Norman Jewison obituary: award-winning director of In the Heat of the Night, Moonstruck and The Thomas Crown Affair
Nominated for the best director Oscar in three separate decades, Jewison was a master storyteller whose work showed both visual flair and a strong feeling for injustice.
Bobby Kennedy once told seven-time Oscar nominee Norman Jewison, who has died at the age of 97, that timing is everything. Had he been around in golden age Hollywood, the versatile Canadian might now be ranked alongside such heroes as William Wyler and Fred Zinnemann. A master storyteller with a confident visual sense, it seemed there was nothing that Jewison could not do. But he was at his peak when the studio era was fading, and the critics feting the Easy Riders and Raging Bulls of New Hollywood didn’t always recognise the aesthetic acuity behind his intellectual integrity.
Born in 1926, Jewison grew up in a Toronto general store and post office. As a boy, he would act out matinee movies and later participated in school productions before studying at the Royal Conservatory. Having made his professional debut in a minstrel show, Jewison served in the Canadian Navy before taking an arts degree. Following a short stint as a radio actor, he spent two years in London bit-playing for the BBC and writing for children’s programmes.
Returning home in 1951, he helped launch CBC’s television network by writing, directing and producing a range of popular shows. Lured to New York by CBS in 1958, he cajoled Your Hit Parade into booking Black performers, while three of his shows garnered Emmys, as he became renowned for specials showcasing talents like Harry Belafonte, Danny Kaye and Judy Garland, whose 1961 ‘comeback’ boasted Frank Sinatra and Dean Martin as guests.
Tony Curtis was so impressed that he invited Jewison to direct 40 Pounds of Trouble (1962), which was the first film to shoot in Disneyland. The energy of live television carried over into the Doris Day comedies The Thrill of It All (1963) and Send Me No Flowers (1964), but The Art of Love (1965) proved a romcom too far. When Sam Peckinpah was fired from The Cincinnati Kid (1965), Jewison put himself forward and not only demonstrated that he could handle a difficult star like Steve McQueen but also that he could bring visual flair to the gambling drama’s pivotal poker sequences.

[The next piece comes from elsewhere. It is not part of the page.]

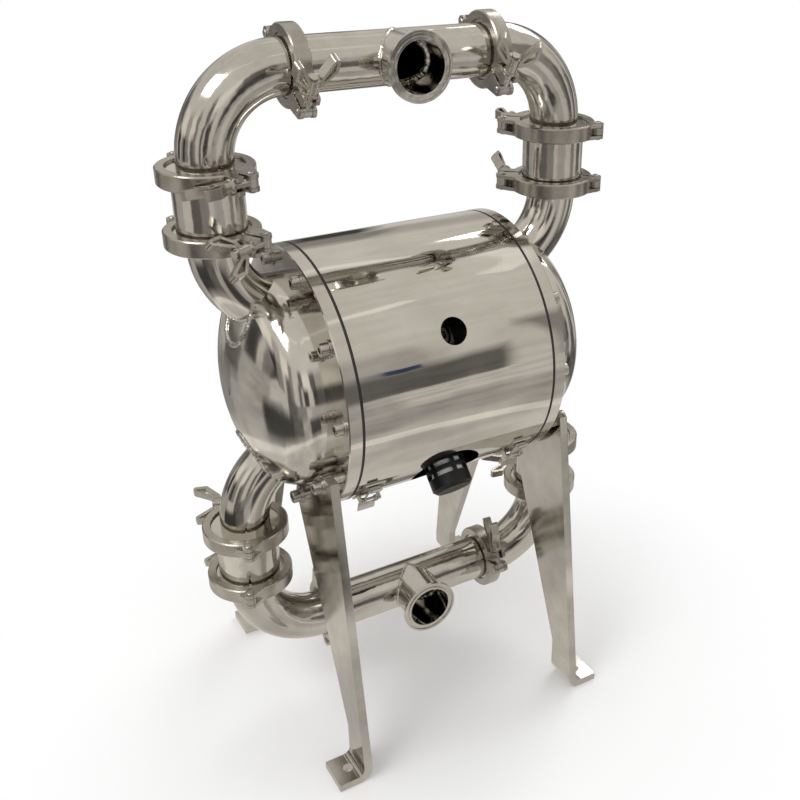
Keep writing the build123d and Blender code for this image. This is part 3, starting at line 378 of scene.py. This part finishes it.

This dynamism would be more in evidence in The Thomas Crown Affair (1968), which reunited Jewison and McQueen after Sean Connery had withdrawn. Using split screens and swirling cameras to inject pace into the teasing action rather than simply be modish, Jewison accepted, “we’ll be accused of placing style ahead of content, but I say the hell with that. People who say that understand neither style nor content. In the movies, style IS content.”

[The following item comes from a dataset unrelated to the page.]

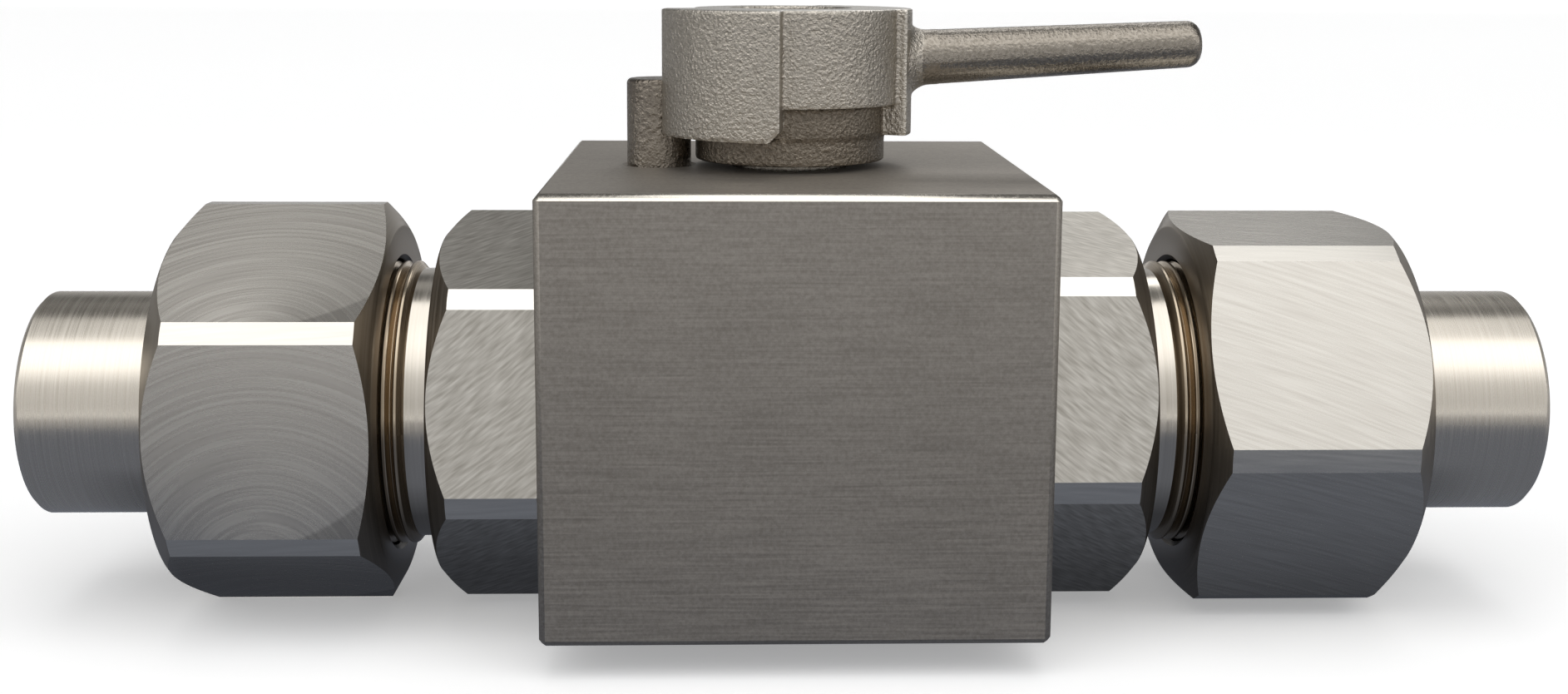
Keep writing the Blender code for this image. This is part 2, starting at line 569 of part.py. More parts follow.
def make_lever():
    """Make the cast lever: hub with two stop sectors and a raised front, and a round arm."""
    pin_angle = math.asin((PIN_RADIUS + CLEARANCE) / PIN_PLACE)
    stop_start = -math.pi + pin_angle
    pad_end = math.pi - pin_angle - TRAVEL
    points = [(HUB_LIFT, 0.0), (HUB_LIFT, HUB_RADIUS - HUB_ROUND), (HUB_LIFT + HUB_ROUND, HUB_RADIUS),
              (HUB_TOP - HUB_ROUND, HUB_RADIUS), (HUB_TOP, HUB_RADIUS - HUB_ROUND), (HUB_TOP, 0.0)]
    lever = piece("lever_handle", profile_mesh("lever_handle", points, False), "cast", BLOCK_TOP)
    turn(lever, LARGE_STEPS)
    lap = math.radians(4.0)
    sectors = (
        ("stop_sector", STOP_SECTOR_RADIUS, SECTOR_BOTTOM, stop_start, STOP_SECTOR_END),
        ("lever_pad", LEVER_PAD_RADIUS, SECTOR_BOTTOM, LEVER_PAD_END, pad_end),
        ("front_band", FRONT_BAND_RADIUS, FRONT_BAND_BOTTOM, STOP_SECTOR_END - lap, LEVER_PAD_END + lap),
    )
    for sector in sectors:
        boolean(lever, hub_sector(*sector), "UNION")

    arm_start = HUB_RADIUS * 0.8
    flare_start = LEVER_PAD_RADIUS - SECTOR_ROUND
    flare = [(flare_start + LEVER_FLARE_LENGTH * t,
              LEVER_ROOT_RADIUS + (LEVER_FLARE_RADIUS - LEVER_ROOT_RADIUS) * (1.0 - t) ** 2)
             for t in (0.0, 0.25, 0.5, 0.75, 1.0)]
    tip = arc(LEVER_LENGTH - LEVER_END_ROUND, LEVER_TIP_RADIUS - LEVER_END_ROUND, LEVER_END_ROUND,
              math.pi / 2.0, 0.0, 4)
    outline = [(arm_start, 0.0), (arm_start, LEVER_FLARE_RADIUS)] + flare + tip + [(LEVER_LENGTH, 0.0)]
    arm = cutter("lever_arm", profile_mesh("lever_arm", outline, False), BLOCK_TOP)
    turn(arm, SMALL_STEPS)
    arm.location.z = LEVER_START_HEIGHT
    arm.rotation_euler.y = math.pi / 2.0 - LEVER_RISE
    boolean(lever, arm, "UNION")

    half = SQUARE_HOLE / 2.0
    square = box_mesh("square_hole", (-half, -half, -HUB_TOP), (half, half, 2.0 * HUB_TOP))
    recess = rod_mesh("hub_recess", RECESS_RADIUS, HUB_FLOOR, 2.0 * HUB_TOP, SMALL_STEPS)
    for mesh in (square, recess):
        boolean(lever, cutter(mesh.name, mesh, BLOCK_TOP), "DIFFERENCE")


def make_stop_pin():
    """Make the stop pin that stands in its hole in the block's top."""
    points = [(-PIN_DEPTH, 0.0), (-PIN_DEPTH, PIN_RADIUS), (PIN_HEIGHT - PIN_CHAMFER, PIN_RADIUS),
              (PIN_HEIGHT, PIN_RADIUS - PIN_CHAMFER), (PIN_HEIGHT, 0.0)]
    pin = piece("stop_pin", profile_mesh("stop_pin", points, False), "cast", BLOCK_TOP)
    turn(pin, SMALL_STEPS)
    pin.location.x = -PIN_PLACE


def main():
    """Make every piece of the valve."""
    make_block()
    make_ball()
    make_stem()
    make_lever()
    make_stop_pin()
    ends = ((-1, "left", LEFT_ADAPTER_TILT, LEFT_NUT_TILT), (1, "right", RIGHT_ADAPTER_TILT, RIGHT_NUT_TILT))
    for side, side_name, adapter_tilt, nut_tilt in ends:
        make_adapter(side, side_name, adapter_tilt)
        make_seat(side, side_name)
        collar_end = make_nipple(side, side_name)
        make_union_nut(side, side_name, nut_tilt, collar_end)


main()
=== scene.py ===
"""Looks of the block ball valve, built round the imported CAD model.

Every length is in metres, in the row frame: the origin is the centre of the block's base
face, X runs along the pipe, -Y is the front and +Z runs up the stem.
"""

import json
import logging
import math
from contextlib import contextmanager
from dataclasses import dataclass
from enum import Enum
from typing import Any, Callable, Iterator

import bmesh
import bpy
from mathutils import Matrix, Vector


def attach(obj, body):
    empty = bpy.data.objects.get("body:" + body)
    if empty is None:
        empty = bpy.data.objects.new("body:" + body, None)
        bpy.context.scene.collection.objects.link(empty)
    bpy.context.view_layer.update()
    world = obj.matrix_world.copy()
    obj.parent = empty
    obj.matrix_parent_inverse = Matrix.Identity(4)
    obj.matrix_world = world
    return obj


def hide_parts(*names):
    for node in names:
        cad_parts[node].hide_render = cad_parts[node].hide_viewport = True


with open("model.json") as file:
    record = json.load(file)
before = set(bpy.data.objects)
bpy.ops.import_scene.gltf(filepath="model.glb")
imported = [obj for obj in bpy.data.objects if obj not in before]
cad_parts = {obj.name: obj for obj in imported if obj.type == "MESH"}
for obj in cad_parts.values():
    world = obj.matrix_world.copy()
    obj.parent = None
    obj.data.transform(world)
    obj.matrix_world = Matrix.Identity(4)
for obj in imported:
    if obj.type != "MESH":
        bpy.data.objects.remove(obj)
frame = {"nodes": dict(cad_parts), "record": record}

LOG = logging.getLogger("ball_valve")
MM = 0.001
AXIS_HEIGHT = 21.3 * MM
BLOCK_HEIGHT = 51.8 * MM
BORE_RADIUS = 10.0 * MM
FULL_TURN = 2.0 * math.pi
MERGE = 0.004 * MM
ORIGIN = Vector((0.0, 0.0, 0.0))
PIPE_CENTRE = Vector((0.0, 0.0, AXIS_HEIGHT))
X_WAY = Vector((1.0, 0.0, 0.0))
Z_WAY = Vector((0.0, 0.0, 1.0))

Point = tuple[float, float]
Place = tuple[float, float, float]
Piece = bpy.types.Object
Material = bpy.types.Material
Tree = bpy.types.NodeTree
Node = bpy.types.Node
Socket = bpy.types.NodeSocket


class Axis(Enum):
    """What a turned piece is turned about."""

    PIPE_LEFT = -1
    STEM = 0
    PIPE_RIGHT = 1


class Surface(Enum):
    """What left a face of an adapter or a nut as it is, in the order of its material slots."""

    FLAT = 0
    CORNER = 1
    TURNED = 2
    THREAD = 3
    POLISHED = 4
    # the nut's bore, painted dark as the shade inside it
    MOUTH = 5


# Modelling tools


def activate(piece: Piece) -> None:
    """Make one object the only one that operators act on.

    Args:
        piece: The object to work on.
    """
    if bpy.context.object and bpy.context.object.mode != "OBJECT":
        bpy.ops.object.mode_set(mode="OBJECT")
    bpy.ops.object.select_all(action="DESELECT")
    piece.select_set(True)
    bpy.context.view_layer.objects.active = piece


@contextmanager
def edit_mode(piece: Piece) -> Iterator[None]:
    """Work on one object's edges, with none of them selected at first.

    Args:
        piece: The object to edit.
    """
    activate(piece)
    bpy.ops.object.mode_set(mode="EDIT")
    bpy.ops.mesh.select_mode(type="EDGE")
    bpy.ops.mesh.select_all(action="DESELECT")
    yield
    bpy.ops.object.mode_set(mode="OBJECT")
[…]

He had become accustomed to fighting his corner as a Protestant kid subjected to anti-Semitic bullying because of his surname. His sensitivity to injustice was further heightened by the racism he witnessed on a post-war road trip through the segregated Deep South, and he channelled this sense of moral outrage into In the Heat of the Night (1967). This Mississippi clash between Black city detective Virgil Tibbs (Sidney Poitier) and bigoted small-town sheriff Bill Gillespie (Rod Steiger) was courageous for its inflammatory times. Indeed, less than a week before it won five Oscars, including best picture, Martin Luther King Jr was assassinated.

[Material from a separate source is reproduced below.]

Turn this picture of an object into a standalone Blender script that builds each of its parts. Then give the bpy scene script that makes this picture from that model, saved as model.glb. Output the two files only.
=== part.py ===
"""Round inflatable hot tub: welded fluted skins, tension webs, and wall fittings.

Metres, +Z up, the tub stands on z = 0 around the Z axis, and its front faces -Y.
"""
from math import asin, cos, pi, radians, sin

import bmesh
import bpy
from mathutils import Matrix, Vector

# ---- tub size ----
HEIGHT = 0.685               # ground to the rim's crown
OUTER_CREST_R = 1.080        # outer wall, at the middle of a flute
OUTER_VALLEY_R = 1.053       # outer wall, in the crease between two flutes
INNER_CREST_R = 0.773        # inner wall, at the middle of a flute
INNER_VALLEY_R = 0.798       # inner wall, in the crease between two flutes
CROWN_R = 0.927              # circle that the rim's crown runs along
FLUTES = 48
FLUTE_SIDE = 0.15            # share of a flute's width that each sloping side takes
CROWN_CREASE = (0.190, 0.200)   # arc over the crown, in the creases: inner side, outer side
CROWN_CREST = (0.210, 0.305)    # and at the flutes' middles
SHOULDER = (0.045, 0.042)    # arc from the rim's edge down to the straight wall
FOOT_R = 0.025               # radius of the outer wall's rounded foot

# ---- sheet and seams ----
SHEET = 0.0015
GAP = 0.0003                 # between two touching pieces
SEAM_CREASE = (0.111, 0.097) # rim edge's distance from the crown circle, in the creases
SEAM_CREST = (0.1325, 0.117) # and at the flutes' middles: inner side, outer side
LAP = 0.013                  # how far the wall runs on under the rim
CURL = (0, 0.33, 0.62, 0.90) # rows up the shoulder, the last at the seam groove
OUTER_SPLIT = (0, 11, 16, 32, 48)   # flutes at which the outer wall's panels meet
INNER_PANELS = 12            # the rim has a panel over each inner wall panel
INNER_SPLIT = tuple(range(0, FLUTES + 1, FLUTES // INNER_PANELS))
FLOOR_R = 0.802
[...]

Yet while Jewison was proud to have directed “the first African-American screen character to walk out in a $500 suit and be smarter than anyone else in the picture”, such was the dissent from the likes of James Baldwin that he dropped the idea of a biopic of slave rebellion leader Nat Turner. He would later step aside in favour of Spike Lee adapting Malcolm X’s autobiography. But Jewison denounced racism again in A Soldier’s Story (1984) and The Hurricane (1999), which respectively earned Oscar nominations for Adolph Caesar and Denzel Washington.
Back in Nixonian America, Jewison felt so discomfited by the socio-political atmosphere that he left for Europe following the underrated Ben Hecht memoir, Gaily, Gaily (1969). During his decade away, he courted controversy with the vibrant religion-themed musicals Fiddler on the Roof (1971) and Jesus Christ Superstar (1973), as well as the violent anti-corporate saga Rollerball (1975). He would revisit the theme of society spiralling out of control in …And Justice for All (1979) and Other People’s Money (1991), and there was even an edge to Moonstruck (1987), the ebullient romcom set within Brooklyn Heights’ Italian-American community which echoed his perennial theme of betrayal, earning him Berlin’s Silver Bear.
In all, Jewison’s pictures amassed 12 Academy Awards from 45 nominations. Not bad for someone dismissed in certain quarters as a genre-hopping gadfly who dressed up banal plotlines with liberal ardour and tasteful gloss. Following his final feature, The Statement (2003), he justified his choices in his autobiography, This Terrible Business Has Been Good to Me: “I have tended to show humanity as fallible, sensitive, befuddled, misled but redeemable, rather than mindless, relentlessly violent … I want people to recognise themselves in the movies I make.”